Hence, the answer is 128

Example 4: Let $\mathrm{x,y>0}$. If $\mathrm{x^{3}y^{2}=2^{15}}$, then the least value of $\mathrm{3x+2y}$ is [JEE MAINS 2022]

Solution

$\begin{aligned} & \mathrm{x, y>0} \\ & \mathrm{x^{3} y^{2}=2^{15}} \end{aligned}$

we know that $\mathrm{A.m \geq G.m}$

$\begin{aligned} \frac{x+x+x+y+y}{5} & \mathrm{\geq\left(x^{3} y^{2}\right)^{\frac{1}{5}}} \\ \mathrm{\frac{3 x+2 y}{5}} & \mathrm{\geq 2^{3} }\\ \mathrm{3 x+2 y} & \mathrm{\geq 0} \end{aligned}$

$\therefore$ the least value of $\mathrm{3 x+2 y=40 }$

Hence, the answer is 40

Example 5: The minimum value of $2^{\sin x}+2^{\cos x}$ is: [JEE MAINS 2020]

Solution

$\\\mathrm{Apply\;AM\geq GM}$

$\\\Rightarrow \frac{2^{\sin x}+2^{\cos x}}{2}\geq\sqrt{2^{\sin x}\cdot2^{\cos x}}\\\Rightarrow {2^{\sin x}+2^{\cos x}}\geq2\sqrt{2^{\sin x+\cos x}}$

$\\ \Rightarrow 2^{\sin x}+2^{\cos x} \geq 2^{1+\left(\frac{\sin x+\cos x}{2}\right)} \\ \Rightarrow \min \left(2^{\sin x}+2^{\cos x}\right)=2^{1-\frac{1}{\sqrt{2}}}$

Hence, the answer is $2^{1-\frac{1}{\sqrt{}2}}$

Summary

The Arithmetic Mean (AM) and Geometric Mean (GM) inequalities are fundamental principles in mathematics, offering insights into the relationships between arithmetic averages and geometric averages of sets of numbers.
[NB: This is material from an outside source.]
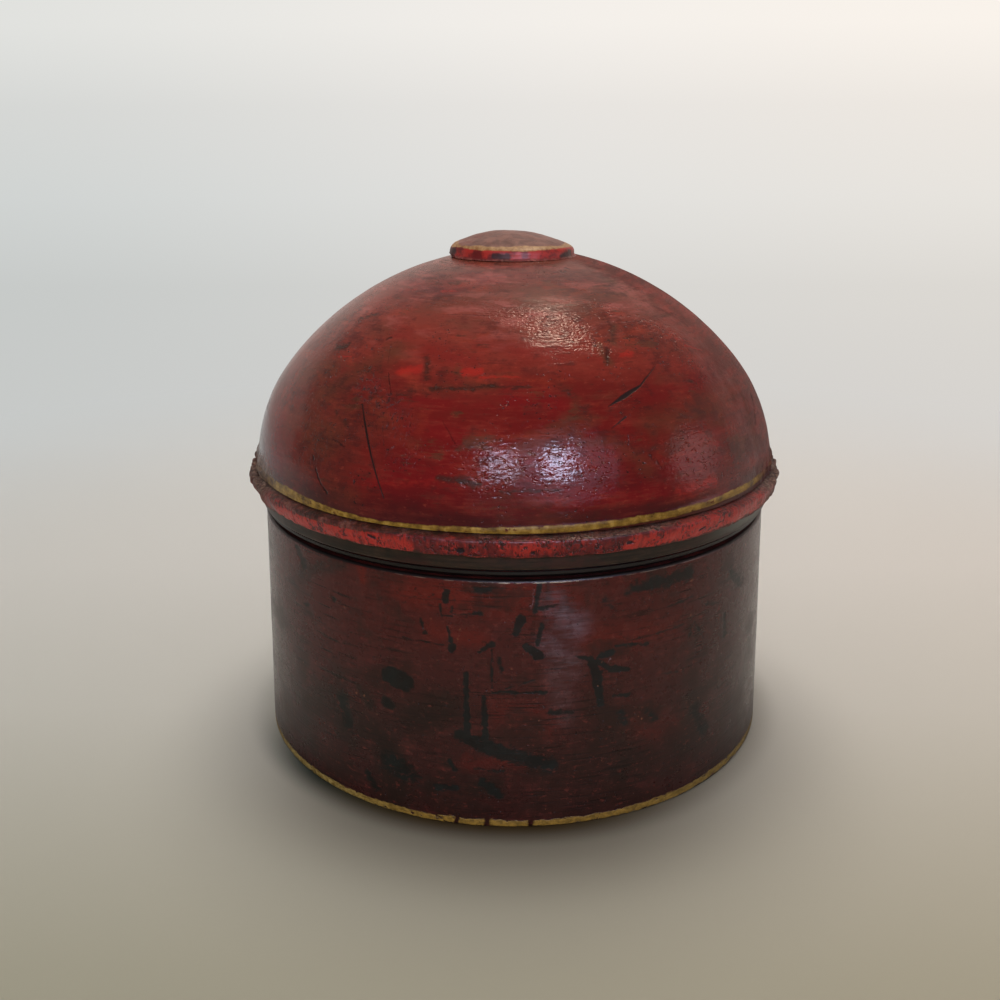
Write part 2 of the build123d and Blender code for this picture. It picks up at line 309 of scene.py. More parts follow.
drumStains = {  # azimuth, height, to azimuth, to height, width, end width, softness, strength
    "oval": (-24.6, 48, -21.6, 46.8, 3.3, 3.3, 0.9, 1),
    "ovalTail": (-26, 38.9, -24.9, 37.6, 1.7, 1.9, 0.8, 0.8),
    "leftCloud": (-37, 35.5, -35.5, 27, 2.4, 3.0, 2.2, 0.7),
    "leftDot": (-38.6, 68.5, -38.5, 67.9, 1.0, 0.9, 0.4, 0.9),
    "leftSmear": (-49, 61.8, -47, 62.5, 0.8, 0.8, 0.5, 0.6),
    "topLeft": (-51, 80.5, -48.6, 76.5, 1.8, 2.2, 1.3, 0.7),
    "lowCloud": (-25.6, 18.6, -20.8, 15.6, 3.6, 4.2, 3.0, 0.75),
    "lowLeft": (-30.6, 10.8, -28.6, 7, 1.6, 1.8, 1.2, 0.7),
    "tick": (-12.8, 78.4, -13, 75.6, 1.2, 1.1, 0.4, 0.9),
    "loopLeft": (-14.1, 73.9, -13.7, 70.6, 0.4, 0.45, 0.3, 0.9),
    "loopFoot": (-13.7, 70.5, -11.8, 70.7, 0.4, 0.4, 0.3, 0.9),
    "loopRight": (-11.8, 70.7, -11.6, 73.8, 0.4, 0.4, 0.3, 0.8),
    "loopSmear": (-11.2, 71.2, -6.2, 72.2, 0.4, 0.9, 0.5, 0.8),
    "stalk": (-12.5, 67.2, -11.9, 62.4, 0.5, 0.7, 0.3, 0.9),
    "drop": (-12.0, 60.3, -11.5, 60.8, 1.3, 1.2, 0.4, 0.9),
    "leftTick": (-17.9, 68.5, -17.2, 64.4, 0.5, 0.9, 0.4, 0.8),
    "wedge": (-6.6, 59.8, -4.0, 62.5, 0.5, 1.1, 0.4, 0.9),
    "thinLine": (-4.1, 60.3, -4.1, 48, 0.3, 0.4, 0.25, 0.8),
    "greyTick": (-2.7, 57.4, -2.2, 53.5, 0.9, 0.8, 0.7, 0.7),
    "leaf": (0.5, 66, 1.4, 70.6, 1.0, 1.4, 0.35, 1),
    "slash": (4.9, 81.8, 4.1, 73, 0.9, 0.7, 0.4, 0.95),
    "slashArm": (5.0, 73.8, 8.4, 74.8, 0.8, 0.5, 0.4, 0.8),
    "lowSlash": (5.4, 69, 4.4, 62.3, 0.8, 0.7, 0.35, 0.95),
    "heel": (2.4, 61.8, 4.9, 58.8, 1.1, 1.5, 0.4, 1),
    "heelDrop": (4.2, 57.9, 4.5, 58.9, 1.0, 1.0, 0.4, 0.9),
    "leftBar": (-9.1, 52.4, -8.8, 29.5, 0.7, 1.2, 0.5, 1),
    "rightBar": (-5.6, 44.8, -5.4, 31.3, 0.8, 1.1, 0.5, 0.95),
    "crossLine": (-4.1, 46.8, 6.2, 46.6, 0.4, 0.5, 0.3, 0.85),
    "crossSlope": (-1.4, 47.9, 4, 50.9, 0.3, 0.3, 0.25, 0.7),
    "barFoot": (-10.4, 31.6, -2.6, 26.4, 1.9, 2.7, 1.6, 1),
    "barToe": (-2.6, 26.4, 7.4, 21.8, 2.6, 2.4, 1.9, 0.95),
    "crossHead": (12.2, 57.9, 14.9, 56.3, 0.35, 1.0, 0.35, 0.95),
    "crossBend": (14.9, 56, 16.1, 51.2, 1.3, 1.8, 0.5, 1),
    "crossStem": (16.1, 51.2, 17, 41.3, 1.8, 1.2, 0.5, 1),
    "crossBlob": (16.6, 56.9, 19.2, 57.6, 1.0, 1.2, 0.6, 0.9),
    "crossArm": (16.2, 55.5, 18.9, 52.2, 0.8, 1.0, 0.35, 0.95),
    "crossRight": (18.9, 52.2, 22.7, 51.1, 1.1, 0.95, 0.35, 0.95),
    "crossToe": (19.6, 43, 23.1, 42.3, 0.5, 0.6, 0.4, 0.85),
    "blueBlot": (7.4, 39.9, 11.3, 39.3, 1.3, 1.0, 0.7, 0.7),
    "rightLine": (31.7, 68.8, 38.1, 69.8, 0.5, 0.4, 0.3, 0.75),
    "rightLineLow": (29.2, 61, 35.8, 61.3, 0.5, 0.4, 0.3, 0.75),
    "midLine": (20, 59.6, 26.9, 58.2, 0.5, 0.6, 0.3, 0.8),
    "lowLine": (29.9, 46.9, 36.2, 45.3, 0.35, 0.4, 0.3, 0.7),
    "archLeft": (37.6, 56.7, 39, 60.8, 0.5, 0.5, 0.4, 0.7),
    "archRight": (39, 60.8, 41.9, 54, 0.5, 0.6, 0.4, 0.7),
    "sideSmear": (42.4, 65.4, 46.6, 63.8, 0.7, 0.9, 0.6, 0.7),
    "sideCloud": (51, 72.4, 56.4, 66, 1.8, 2.4, 1.6, 0.7),
    "topSmear": (23, 77.4, 37, 78, 1.6, 2.6, 2.2, 0.9),
    "sideBar": (49.1, 58.3, 49.8, 51.2, 1.0, 1.3, 1.0, 0.7),
    "topTexture": (17.4, 75, 21, 70.8, 1.5, 1.0, 1.2, 0.5),
    "spotLeft": (21.6, 36.8, 22.4, 33.2, 1.7, 1.4, 1.8, 0.6),
    "spotRight": (27.2, 35.6, 28.8, 32.2, 1.6, 1.4, 1.8, 0.6),
    "topBlock": (-7.3, 79.6, -4.5, 79.8, 1.1, 1.0, 0.9, 0.85),
    "scratchHigh": (-25.6, 74.2, -15.2, 76.6, 0.22, 0.3, 0.25, 0.6),
    "scratchMiddle": (-21.8, 61.8, -13.4, 61.2, 0.2, 0.3, 0.2, 0.8),
    "scratchLow": (-14.5, 47.5, -11, 44, 0.3, 0.3, 0.3, 0.6),
    "greenCloud": (40, 30, 43.2, 20, 2.8, 3.2, 2.4, 0.7),
    "footTick": (-12.4, 22.4, -11.5, 19.4, 0.9, 0.9, 0.5, 0.8),
    "footStreak": (-7.4, 20.6, -2, 19.7, 0.6, 0.6, 0.5, 0.7),
    "footBlotLeft": (-15, 12.3, -11.3, 13.3, 1.4, 1.3, 0.9, 0.8),
    "footBlotRight": (-5.8, 15.7, -3, 11.9, 1.8, 1.8, 1.0, 0.8),
}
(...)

It helps us to solve problems ranging from simpler to advanced mathematical solutions. Understanding and applying these inequalities enriches our ability to analyze and derive conclusions in mathematical reasoning and practical applications alike.